* _Set problem_
Set down only the lines running from the one with "cad_parts[node].hide_render = cad_parts[node].hide_viewport" to the one with "# so it has", both lines included, exactly as they stand, please.

## Start Recorded information

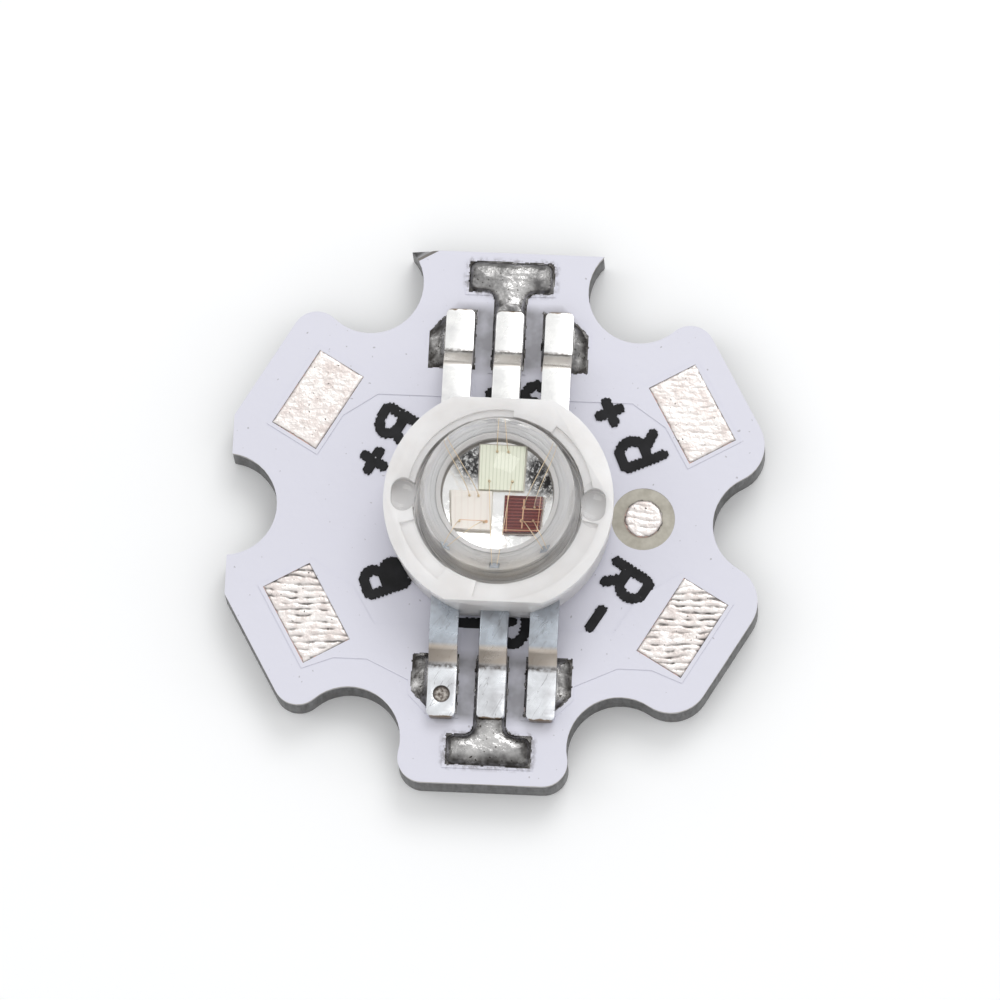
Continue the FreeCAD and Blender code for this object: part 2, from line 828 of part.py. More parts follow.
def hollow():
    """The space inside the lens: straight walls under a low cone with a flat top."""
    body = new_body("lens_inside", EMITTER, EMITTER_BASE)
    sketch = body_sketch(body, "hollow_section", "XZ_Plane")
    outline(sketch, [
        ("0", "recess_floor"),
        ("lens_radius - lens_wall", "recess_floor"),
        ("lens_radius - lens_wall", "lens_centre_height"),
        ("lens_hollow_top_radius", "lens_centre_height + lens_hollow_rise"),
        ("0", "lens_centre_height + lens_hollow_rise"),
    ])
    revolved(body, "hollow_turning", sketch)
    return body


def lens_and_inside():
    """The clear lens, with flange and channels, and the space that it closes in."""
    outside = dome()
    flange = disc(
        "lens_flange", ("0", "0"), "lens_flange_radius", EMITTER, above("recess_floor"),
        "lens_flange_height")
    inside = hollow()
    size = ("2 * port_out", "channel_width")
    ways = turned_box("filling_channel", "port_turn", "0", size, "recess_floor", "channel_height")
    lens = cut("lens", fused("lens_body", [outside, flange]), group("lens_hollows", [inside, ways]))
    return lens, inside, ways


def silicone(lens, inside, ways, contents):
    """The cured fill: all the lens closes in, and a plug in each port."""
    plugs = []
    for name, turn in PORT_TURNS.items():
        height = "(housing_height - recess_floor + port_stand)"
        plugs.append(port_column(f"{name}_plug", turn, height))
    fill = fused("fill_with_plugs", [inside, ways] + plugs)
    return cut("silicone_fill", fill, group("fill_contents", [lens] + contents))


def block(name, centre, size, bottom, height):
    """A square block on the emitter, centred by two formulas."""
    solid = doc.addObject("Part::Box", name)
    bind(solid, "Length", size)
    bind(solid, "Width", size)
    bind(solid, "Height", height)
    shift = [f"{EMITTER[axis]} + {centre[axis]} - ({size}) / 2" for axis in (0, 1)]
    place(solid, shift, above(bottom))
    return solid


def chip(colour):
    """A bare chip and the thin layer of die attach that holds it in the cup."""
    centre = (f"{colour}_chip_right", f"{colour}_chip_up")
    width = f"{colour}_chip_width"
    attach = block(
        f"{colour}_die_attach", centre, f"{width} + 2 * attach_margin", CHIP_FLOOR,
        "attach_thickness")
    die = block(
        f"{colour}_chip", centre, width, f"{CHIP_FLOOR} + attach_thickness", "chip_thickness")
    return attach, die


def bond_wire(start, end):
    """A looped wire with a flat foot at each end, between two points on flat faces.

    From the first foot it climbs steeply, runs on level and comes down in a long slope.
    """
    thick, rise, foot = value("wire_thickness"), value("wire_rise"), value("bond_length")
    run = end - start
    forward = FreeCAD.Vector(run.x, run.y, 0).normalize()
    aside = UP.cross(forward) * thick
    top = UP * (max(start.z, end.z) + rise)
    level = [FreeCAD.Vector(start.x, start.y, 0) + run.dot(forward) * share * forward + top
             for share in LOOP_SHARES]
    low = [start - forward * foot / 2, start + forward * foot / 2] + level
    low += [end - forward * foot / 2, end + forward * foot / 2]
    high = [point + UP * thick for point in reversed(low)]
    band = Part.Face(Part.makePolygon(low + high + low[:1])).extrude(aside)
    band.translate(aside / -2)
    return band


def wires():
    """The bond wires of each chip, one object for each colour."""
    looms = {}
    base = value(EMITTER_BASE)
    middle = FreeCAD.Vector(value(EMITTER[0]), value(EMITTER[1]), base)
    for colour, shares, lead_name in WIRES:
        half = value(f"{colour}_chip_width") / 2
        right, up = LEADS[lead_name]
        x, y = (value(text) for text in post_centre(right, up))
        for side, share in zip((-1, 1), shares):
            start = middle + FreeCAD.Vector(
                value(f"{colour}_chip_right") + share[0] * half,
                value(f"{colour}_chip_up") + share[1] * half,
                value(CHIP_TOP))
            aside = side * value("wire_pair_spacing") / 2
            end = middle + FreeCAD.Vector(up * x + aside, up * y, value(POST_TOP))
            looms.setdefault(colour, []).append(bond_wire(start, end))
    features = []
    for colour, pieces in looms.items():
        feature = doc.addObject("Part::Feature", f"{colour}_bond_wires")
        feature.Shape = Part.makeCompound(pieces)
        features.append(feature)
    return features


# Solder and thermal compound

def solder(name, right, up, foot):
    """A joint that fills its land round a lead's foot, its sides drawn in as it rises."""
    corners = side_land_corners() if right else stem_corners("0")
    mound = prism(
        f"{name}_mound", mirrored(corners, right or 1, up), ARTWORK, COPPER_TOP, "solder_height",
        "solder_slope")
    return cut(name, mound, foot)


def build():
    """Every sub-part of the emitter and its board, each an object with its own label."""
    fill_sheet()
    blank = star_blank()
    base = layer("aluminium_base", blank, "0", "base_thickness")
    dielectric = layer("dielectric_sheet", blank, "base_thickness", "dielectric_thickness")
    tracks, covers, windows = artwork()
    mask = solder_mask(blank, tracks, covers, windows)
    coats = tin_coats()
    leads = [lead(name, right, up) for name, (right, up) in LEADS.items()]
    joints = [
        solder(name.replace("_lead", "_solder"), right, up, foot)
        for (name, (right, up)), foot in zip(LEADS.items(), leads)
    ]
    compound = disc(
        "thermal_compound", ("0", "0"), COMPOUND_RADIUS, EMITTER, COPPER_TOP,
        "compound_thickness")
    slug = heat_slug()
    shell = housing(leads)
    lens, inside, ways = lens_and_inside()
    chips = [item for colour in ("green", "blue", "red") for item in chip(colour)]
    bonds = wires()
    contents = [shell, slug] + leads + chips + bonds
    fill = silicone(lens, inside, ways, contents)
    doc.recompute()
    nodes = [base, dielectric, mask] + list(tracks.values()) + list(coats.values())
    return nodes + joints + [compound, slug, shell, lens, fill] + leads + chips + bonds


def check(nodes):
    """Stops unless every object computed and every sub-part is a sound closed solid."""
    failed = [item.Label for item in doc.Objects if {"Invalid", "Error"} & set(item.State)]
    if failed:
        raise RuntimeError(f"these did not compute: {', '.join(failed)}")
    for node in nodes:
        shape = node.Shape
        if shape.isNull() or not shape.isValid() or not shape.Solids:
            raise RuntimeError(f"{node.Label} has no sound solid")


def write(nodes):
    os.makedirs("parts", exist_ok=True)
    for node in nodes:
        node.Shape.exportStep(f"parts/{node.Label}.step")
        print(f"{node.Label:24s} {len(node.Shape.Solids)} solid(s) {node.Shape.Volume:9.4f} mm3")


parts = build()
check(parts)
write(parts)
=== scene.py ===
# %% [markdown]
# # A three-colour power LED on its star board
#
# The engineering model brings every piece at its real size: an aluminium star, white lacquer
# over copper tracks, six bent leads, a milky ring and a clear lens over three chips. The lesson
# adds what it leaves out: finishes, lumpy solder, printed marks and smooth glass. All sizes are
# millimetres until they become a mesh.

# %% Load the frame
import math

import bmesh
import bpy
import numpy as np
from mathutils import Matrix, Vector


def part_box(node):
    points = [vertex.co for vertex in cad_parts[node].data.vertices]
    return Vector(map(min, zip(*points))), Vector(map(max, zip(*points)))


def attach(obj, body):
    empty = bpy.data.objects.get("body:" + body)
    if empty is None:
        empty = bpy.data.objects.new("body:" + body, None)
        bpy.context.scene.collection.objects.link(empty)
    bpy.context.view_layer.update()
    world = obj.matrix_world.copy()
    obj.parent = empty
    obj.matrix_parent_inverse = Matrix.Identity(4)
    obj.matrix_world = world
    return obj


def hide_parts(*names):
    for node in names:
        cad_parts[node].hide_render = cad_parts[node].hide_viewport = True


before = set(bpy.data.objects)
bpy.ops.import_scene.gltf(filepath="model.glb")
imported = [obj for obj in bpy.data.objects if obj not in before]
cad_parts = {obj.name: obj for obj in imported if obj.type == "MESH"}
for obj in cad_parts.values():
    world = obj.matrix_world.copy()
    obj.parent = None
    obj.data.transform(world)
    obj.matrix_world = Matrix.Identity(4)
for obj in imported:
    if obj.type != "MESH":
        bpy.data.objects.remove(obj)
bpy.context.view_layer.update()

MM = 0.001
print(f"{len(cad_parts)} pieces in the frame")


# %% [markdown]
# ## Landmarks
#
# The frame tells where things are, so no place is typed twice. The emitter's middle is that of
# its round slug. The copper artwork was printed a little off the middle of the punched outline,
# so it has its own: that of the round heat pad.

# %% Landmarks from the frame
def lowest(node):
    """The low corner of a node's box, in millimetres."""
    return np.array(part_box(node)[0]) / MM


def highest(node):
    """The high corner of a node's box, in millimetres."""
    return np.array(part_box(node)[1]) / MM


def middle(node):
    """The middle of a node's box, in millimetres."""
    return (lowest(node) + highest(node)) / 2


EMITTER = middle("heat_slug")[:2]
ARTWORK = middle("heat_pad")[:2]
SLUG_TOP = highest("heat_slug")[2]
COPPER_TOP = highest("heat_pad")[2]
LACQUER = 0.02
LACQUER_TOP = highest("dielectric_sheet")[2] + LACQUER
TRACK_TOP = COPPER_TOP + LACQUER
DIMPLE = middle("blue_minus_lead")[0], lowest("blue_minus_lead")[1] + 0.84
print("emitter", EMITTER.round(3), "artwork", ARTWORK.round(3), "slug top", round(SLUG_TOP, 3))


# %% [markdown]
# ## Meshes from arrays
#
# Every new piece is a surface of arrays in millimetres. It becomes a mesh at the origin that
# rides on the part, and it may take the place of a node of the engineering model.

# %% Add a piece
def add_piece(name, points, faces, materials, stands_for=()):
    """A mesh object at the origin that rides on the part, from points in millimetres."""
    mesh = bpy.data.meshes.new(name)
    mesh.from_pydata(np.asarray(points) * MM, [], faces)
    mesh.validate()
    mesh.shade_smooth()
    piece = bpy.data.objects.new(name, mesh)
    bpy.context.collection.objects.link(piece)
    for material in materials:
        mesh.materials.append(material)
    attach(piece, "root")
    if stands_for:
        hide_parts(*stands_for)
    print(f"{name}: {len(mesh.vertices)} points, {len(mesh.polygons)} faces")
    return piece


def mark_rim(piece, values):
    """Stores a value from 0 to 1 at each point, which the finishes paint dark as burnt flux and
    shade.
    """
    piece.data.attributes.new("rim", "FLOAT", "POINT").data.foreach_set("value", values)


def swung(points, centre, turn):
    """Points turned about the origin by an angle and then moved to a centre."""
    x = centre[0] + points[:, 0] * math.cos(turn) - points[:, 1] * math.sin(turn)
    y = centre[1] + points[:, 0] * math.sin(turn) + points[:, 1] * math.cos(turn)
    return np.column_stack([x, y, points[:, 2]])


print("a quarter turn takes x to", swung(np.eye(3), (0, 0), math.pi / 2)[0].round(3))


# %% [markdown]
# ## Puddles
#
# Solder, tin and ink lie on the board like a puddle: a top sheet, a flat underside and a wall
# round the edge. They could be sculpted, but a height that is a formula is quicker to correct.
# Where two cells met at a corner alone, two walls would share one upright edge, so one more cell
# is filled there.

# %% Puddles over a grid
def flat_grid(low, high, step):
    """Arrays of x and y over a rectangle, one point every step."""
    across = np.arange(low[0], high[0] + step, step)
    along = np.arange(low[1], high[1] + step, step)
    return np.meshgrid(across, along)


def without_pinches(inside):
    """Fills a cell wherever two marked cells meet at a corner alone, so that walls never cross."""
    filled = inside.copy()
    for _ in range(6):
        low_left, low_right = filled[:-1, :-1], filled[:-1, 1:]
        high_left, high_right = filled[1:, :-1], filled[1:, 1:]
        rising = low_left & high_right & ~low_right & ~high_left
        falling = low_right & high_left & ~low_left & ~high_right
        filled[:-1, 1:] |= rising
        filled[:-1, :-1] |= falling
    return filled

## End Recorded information

* _Final result_
        cad_parts[node].hide_render = cad_parts[node].hide_viewport = True


before = set(bpy.data.objects)
bpy.ops.import_scene.gltf(filepath="model.glb")
imported = [obj for obj in bpy.data.objects if obj not in before]
cad_parts = {obj.name: obj for obj in imported if obj.type == "MESH"}
for obj in cad_parts.values():
    world = obj.matrix_world.copy()
    obj.parent = None
    obj.data.transform(world)
    obj.matrix_world = Matrix.Identity(4)
for obj in imported:
    if obj.type != "MESH":
        bpy.data.objects.remove(obj)
bpy.context.view_layer.update()

MM = 0.001
print(f"{len(cad_parts)} pieces in the frame")


# %% [markdown]
# ## Landmarks
#
# The frame tells where things are, so no place is typed twice. The emitter's middle is that of
# its round slug. The copper artwork was printed a little off the middle of the punched outline,
# so it has its own: that of the round heat pad.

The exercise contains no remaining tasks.